Well, I had about 3 years of ballroom dance experience before I started tango. 
Most of our tango community at that time came from ballroom or salsa. So we 
often played sets of salsa - merengue - swing, sometimes even cha-cha once or 
twice during a milonga. People danced the steps they had learned to use for the 
rhythm of music they heard. This was way back in the last century, before there 
were 'alternative milongas', at least way out on the prairie.

Some years later (I think about 2004 or 2005), the first time I went to an 
'alternative milonga', I walked in and heard music that I recognized from 
ballroom dance as samba, rhumba, cha-cha, night-club 2-step, and hustle, and 
people were doing tango steps to this music. How odd, I thought. My body tells 
me to do cha-cha steps to cha-cha music, not tango.  I was informed that some 
people believe you can use 'tango steps' to a wide variety of non-tango music 
and you could still call it 'tango'. Or so they say. 

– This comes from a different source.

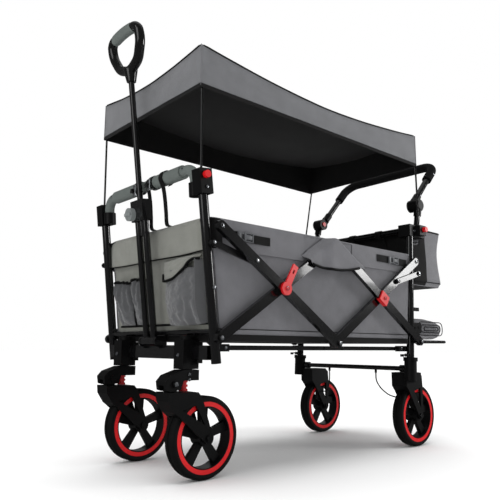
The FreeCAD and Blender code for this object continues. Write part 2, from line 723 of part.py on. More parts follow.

So I am one more likely to laugh when I see people doing 'tango steps' to disco 
music, or some new age electronica trance house world music hybrid. The music 
defines the dance and if one uses steps learned in a tango workshop to dance to 
a cha-cha rhythm, perhaps they are advancing the evolution of cha-cha, but they 
are not dancing tango. Maybe they can call it 'cha-tango' and go into business. 
   

> I think it's useful to think of these 
> other dances or alternative tangos in the context of an overall milonga.  
> If an entire dance event was only of tangos (no vals, no milongas), then that 
> event would likely be less satisfying than an event with vals and 
> milongas.  Milongas and vals are there to provide a different flavor and 
> create a little color.  They are good in small doses.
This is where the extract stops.